Контратака Магеллана блестяще продумана вплоть до мельчайших подробностей. Прежде всего он задерживает шлюпку и матросов, передавших ему составленное Кесадой «прошение», предлагающее вступить в переговоры. Этим он достигает двух целей: во-первых, в случае вооруженного столкновения ряды бунтовщиков будут ослаблены хотя бы на несколько человек, а во-вторых, благодаря этому мгновенно осуществляемому захвату в его распоряжении уже не одна шлюпка, а две, и это на первый взгляд ничтожное преимущество вскоре окажет решающее воздействие на ход событий.

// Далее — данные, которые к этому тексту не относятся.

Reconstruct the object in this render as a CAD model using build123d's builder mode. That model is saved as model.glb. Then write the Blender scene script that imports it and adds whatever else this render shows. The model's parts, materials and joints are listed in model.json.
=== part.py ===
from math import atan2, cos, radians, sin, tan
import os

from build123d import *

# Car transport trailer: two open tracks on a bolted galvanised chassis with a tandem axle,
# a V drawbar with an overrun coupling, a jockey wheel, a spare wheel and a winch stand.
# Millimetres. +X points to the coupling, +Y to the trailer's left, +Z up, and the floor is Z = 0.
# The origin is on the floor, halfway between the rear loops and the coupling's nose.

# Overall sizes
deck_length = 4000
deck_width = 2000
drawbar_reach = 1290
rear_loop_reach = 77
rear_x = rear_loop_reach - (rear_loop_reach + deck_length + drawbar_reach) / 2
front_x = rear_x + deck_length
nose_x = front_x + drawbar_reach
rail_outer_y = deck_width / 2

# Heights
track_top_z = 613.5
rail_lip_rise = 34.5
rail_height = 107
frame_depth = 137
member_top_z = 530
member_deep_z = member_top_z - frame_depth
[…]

Теперь он, оставив шлюпку «Тринидад» в резерве, может на шлюпке, захваченной у мятежников, отправить беззаветно преданного ему каптенармуса, альгвасила флота Гонсало Гомеса де Эспиноса с пятью матросами на «Викторию» – передать капитану Луису де Мендоса ответное письмо.
Не чуя опасности, следят мятежники со своих превосходно вооруженных судов за приближением крохотной шлюпки. Никаких подозрений у них не возникает. Разве могут шестеро людей, сидящих в этой шлюпке, напасть на «Викторию» с ее шестью десятками вооруженных матросов, множеством заряженных бомбард и опытным капитаном Луисом де Мендоса? Да и как им догадаться, что под камзолами у этих шестерых припрятано оружие и что Гомесу де Эспиноса дано особое задание? Неспешно, совсем неспешно, с нарочитой, тщательно обдуманной медлительностью – каждая секунда рассчитана – взбирается он со своими пятью воинами на борт и вручает капитану Луису де Мендоса письменное приглашение явиться для переговоров на флагманский корабль.
Мендоса читает письмо. Но ему слишком памятна сцена, в свое время разыгравшаяся на «Тринидад», когда Хуан де Картахена внезапно был схвачен как преступник. Нет, Луис де Мендоса не будет таким глупцом, чтобы дать заманить себя в ту же ловушку. «Э, нет, тебе меня не заполучить», «No me, pillarаs allа», – со смехом говорит он, читая письмо. Но смех переходит в глухое клокотанье – кинжал альгвасила пронзил ему горло.
В эту критическую минуту – можно только поражаться, с какой фантастической точностью Магеллан заранее рассчитал каждый метр, каждый взмах весел, необходимый на то, чтобы добраться с одного корабля до другого, – на борт «Виктории» поднимаются пятнадцать с головы до ног вооруженных воинов под начальством Дуарте Барбосы, подплывшие на другой шлюпке. Команда в остолбенении глядит на бездыханное тело своего капитана, которого Эспиноса прикончил одним ударом. Не успели они осмыслить происшедшее и принять какое-либо решение, как Дуарте Барбоса уже взял на себя командование, его люди уже заняли важнейшие посты, вот он уже отдает приказания, и оробевшие моряки испуганно повинуются ему. Мгновенно выбран якорь, поставлены паруса – и прежде чем на двух мятежных судах поняли, что гром грянул с ясного неба, «Виктория», в качестве законной добычи адмирала, уже направилась к флагманскому судну. Три корабля – «Тринидад», «Виктория» и «Сант-Яго» – стоят теперь против «Сан-Антонио» и «Консепсьон» и, заграждая выход в открытое море, лишают бунтовщиков возможности спастись бегством.
Благодаря этому стремительному маневру чаша весов одним рывком взметнулась вверх, партия, уже потерянная, была выиграна. В какие-нибудь пять минут испанские капитаны утратили превосходство; теперь им представляется три возможности: бежать, бороться или сдаться без боя. Бегство адмирал сумел предупредить, заперев своими тремя кораблями выход из залива. Бороться они уже не могут: внезапный удар Магеллана сокрушил мужество его противников. Тщетно старается Гаспар де Кесада, в полном вооружении, с копьем в одной руке и мечом в другой, призвать экипаж к борьбе. Перепуганные матросы не решаются следовать за ним, и стоит только шлюпкам с людьми Магеллана вплотную подойти к борту, как всякое сопротивление на «Сан-Антонио» и «Консепсьон» прекращается. Пробывший несколько часов в заключении Алваро де Мескита вновь получает свободу; в те самые цепи, которыми был унижен верный соратник Магеллана, теперь заковывают мятежных капитанов.